In the film Bugsy, Warren Beatty’s Bugsy Siegel murders or humiliates anyone who steals from him. Imagine that! A famous gangster who feels betrayed whenever he is a victim of theft.



Danielle Sara Frank claimed to be a victim of journalistic deception when she complained that Daniel Brook, a reporter for the Philadelphia City Paper, misrepresented himself in contacting her by e-mail about her ventures with Palestinians in Israel’s West Bank.



Frank has experience with deception. She neglected to tell the people at Birthright Israel, who flew her to Tel Aviv for a free 10-day trip to Israel, that she planned to volunteer with the pro-Palestinian International Solidarity Movement. Nothing wrong with being pro-Palestinian.

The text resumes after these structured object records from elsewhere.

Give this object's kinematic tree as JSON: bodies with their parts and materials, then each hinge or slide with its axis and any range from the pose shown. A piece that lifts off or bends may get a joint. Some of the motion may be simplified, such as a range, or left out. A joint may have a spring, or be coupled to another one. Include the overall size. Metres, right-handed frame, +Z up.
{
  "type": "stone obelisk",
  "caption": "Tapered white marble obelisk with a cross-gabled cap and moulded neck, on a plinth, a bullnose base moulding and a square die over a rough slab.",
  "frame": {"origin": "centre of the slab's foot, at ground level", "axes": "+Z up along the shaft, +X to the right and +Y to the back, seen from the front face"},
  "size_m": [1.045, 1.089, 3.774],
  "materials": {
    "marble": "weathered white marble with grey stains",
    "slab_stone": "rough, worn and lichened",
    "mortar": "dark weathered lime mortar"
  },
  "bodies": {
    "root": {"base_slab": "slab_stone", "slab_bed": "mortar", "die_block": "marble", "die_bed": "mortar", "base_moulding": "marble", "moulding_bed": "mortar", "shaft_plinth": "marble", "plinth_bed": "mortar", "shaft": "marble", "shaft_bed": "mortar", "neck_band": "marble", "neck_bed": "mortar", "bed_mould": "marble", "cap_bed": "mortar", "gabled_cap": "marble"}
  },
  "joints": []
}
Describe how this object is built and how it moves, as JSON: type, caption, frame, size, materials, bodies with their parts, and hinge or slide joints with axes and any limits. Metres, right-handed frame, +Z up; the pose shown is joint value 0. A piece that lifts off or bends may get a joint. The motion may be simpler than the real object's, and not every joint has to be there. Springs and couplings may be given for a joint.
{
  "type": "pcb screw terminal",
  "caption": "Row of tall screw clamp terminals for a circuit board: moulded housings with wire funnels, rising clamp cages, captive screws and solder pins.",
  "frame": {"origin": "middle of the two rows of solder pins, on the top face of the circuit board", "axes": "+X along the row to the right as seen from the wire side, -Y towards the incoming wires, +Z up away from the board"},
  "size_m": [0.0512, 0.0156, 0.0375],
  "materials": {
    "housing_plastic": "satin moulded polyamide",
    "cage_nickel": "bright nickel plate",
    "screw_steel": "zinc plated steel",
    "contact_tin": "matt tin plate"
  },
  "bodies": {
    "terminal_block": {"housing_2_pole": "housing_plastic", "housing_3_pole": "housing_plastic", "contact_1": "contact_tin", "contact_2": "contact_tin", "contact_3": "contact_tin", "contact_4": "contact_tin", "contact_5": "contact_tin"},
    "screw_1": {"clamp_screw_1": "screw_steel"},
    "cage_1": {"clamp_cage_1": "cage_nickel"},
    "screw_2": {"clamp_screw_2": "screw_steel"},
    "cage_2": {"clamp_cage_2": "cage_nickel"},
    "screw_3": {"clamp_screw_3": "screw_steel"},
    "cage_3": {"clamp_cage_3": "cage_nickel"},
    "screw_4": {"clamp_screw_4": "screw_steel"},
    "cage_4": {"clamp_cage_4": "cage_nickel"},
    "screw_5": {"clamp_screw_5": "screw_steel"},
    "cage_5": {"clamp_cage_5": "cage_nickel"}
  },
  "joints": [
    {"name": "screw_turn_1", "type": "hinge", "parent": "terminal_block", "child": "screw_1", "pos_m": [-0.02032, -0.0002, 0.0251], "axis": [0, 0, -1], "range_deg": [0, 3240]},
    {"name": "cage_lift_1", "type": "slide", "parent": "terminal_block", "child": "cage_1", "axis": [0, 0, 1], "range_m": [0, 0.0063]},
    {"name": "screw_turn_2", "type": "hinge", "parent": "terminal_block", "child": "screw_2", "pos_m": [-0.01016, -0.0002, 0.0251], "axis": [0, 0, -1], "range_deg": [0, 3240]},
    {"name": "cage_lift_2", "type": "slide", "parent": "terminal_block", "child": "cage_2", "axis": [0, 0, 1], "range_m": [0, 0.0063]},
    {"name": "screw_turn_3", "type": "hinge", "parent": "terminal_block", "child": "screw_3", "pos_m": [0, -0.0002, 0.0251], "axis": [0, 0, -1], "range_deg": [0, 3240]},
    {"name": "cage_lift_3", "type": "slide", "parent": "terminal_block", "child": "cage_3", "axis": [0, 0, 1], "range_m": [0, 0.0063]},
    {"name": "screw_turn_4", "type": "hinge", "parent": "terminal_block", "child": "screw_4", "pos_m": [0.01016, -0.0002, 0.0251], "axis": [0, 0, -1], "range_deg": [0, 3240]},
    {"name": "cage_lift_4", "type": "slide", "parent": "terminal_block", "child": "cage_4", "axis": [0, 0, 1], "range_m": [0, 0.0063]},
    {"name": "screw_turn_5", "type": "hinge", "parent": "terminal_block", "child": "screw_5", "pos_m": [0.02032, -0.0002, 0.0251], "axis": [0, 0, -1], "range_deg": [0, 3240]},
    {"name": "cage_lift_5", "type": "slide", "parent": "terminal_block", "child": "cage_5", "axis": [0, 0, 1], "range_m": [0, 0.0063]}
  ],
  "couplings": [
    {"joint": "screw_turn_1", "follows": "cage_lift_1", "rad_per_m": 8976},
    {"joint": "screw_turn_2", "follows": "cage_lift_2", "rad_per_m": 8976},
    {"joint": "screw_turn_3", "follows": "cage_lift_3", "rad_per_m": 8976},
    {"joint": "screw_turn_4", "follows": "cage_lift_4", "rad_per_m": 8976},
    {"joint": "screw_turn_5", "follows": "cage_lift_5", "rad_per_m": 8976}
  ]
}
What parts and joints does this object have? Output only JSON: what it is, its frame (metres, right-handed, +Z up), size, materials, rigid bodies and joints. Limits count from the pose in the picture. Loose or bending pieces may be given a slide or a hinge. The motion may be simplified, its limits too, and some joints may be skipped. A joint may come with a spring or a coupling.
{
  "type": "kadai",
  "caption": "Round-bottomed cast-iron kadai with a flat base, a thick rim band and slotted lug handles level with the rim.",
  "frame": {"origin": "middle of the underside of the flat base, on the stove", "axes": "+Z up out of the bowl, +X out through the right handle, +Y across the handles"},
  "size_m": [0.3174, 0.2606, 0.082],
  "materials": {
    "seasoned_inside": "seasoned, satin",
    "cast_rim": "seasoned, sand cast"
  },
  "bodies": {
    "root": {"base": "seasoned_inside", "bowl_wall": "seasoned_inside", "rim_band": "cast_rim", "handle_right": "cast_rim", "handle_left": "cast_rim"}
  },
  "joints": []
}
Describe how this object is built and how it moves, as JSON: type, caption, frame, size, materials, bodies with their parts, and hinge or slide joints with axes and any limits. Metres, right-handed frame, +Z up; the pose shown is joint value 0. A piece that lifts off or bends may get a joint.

I’m pro-Palestinian. I’m pro-anyone who seeks to lead a normal life without bothering other people.



Those “peace activists” from the ISM do bother people. They bother Israeli troops when they attempt to carry out their orders. They have disrupted numerous military activities by blocking roads, sneaking food to besieged terrorists and attempting to tear down the security fence going up between Israel proper and the West Bank.



The question is not whether some of Israel’s military actions might be inappropriate, but how to respond to such situations. By injecting themselves into the middle of military activities, ISM members - many of whom are recruited from the United States and Europe - are inflaming an already volatile situation, which could lead to deaths and injuries. Would they cross a police line back at home?



There are political means to deal with their concerns about Israeli policies, but those associated with ISM have not bothered trying said political means.



When Danielle Frank arrived in Israel, Brook reported in the Aug. 7 issue, a tour leader asked the 22-year-old Jewish woman from a Philadelphia suburb why she was participating in the Birthright trip, one-third of which was paid for by the Israeli government.



Frank told Brook in an e-mail from the West Bank, “I said that I came because I didn’t like what I saw on TV about Israel and wanted to see things for myself.”



She wrote to the reporter that this “was a calculated answer that was somewhat cryptic because if you ask anyone who is… pro-Israeli, they’ll tell you that all of the news is biased against Israel, but any activist working for Palestine in the U.S. will tell you that the American media is decidedly pro-Israel.”



Frank was probably coached by ISM to dream up a story to tell officials who might ask her why she was traveling to Israel. ISM has all kinds of suggestions for deception on its Web site. If these ISM members are involved in a just cause, why must they lie about their intentions? If they lie when they arrive in Israel, how can they be trusted to tell the truth about their activities in the territories?



Israel should deport anyone it finds who lies to authorized government representatives about their intentions. They can’t be trusted.



Likewise, I hope that Birthright attempts to retrieve from Frank the estimated $2,000 it spent on her.



In a letter published in the Aug. 14 City Paper, a Philadelphia weekly, Frank has the audacity to accuse Brook of misrepresenting himself. She admits in the letter that she tried to condition the terms of her interview, which is a sure way of telegraphing that she has something to hide. “I told him that I was willing to do an interview about my activities in Palestine and participation with the International Solidarity Movement on the condition that Birthright is not to be discussed,” she wrote.



“This was for multiple reasons but most importantly because the premise under which I was willing to be interviewed was to bring light to the Palestinian struggle and to provide a firsthand account of the illegal occupation of Palestine to the international media.



“Brook responded by writing, ‘I agree not to ask you about Birthright but Birthright will have to be mentioned in the story’ solely because ‘it’s part of the chronology of your story.’”



Reading between the lines, Brook probably felt like writing, “Screw you.”



Her letter continues, “It is clear through Brook’s angle that he intentionally misrepresented his agenda. There is an obvious difference between mentioning Birthright as part of a larger, more holistic story and running a feature on Birthright.



“Besides being ethically questionable journalism, it is also lazy, irresponsible and irrelevant. Who cares if I went to Palestine via Birthright?”



Since she asks, probably every person who contributes money to Birthright or supports it in some way would care “if I went to Palestine via Birthright.” Birthright didn’t spend money on her so she could help a group that is considered to be anti-Israel.



Her gripe about the reporter’s sense of ethics says this about her: She has chutzpah.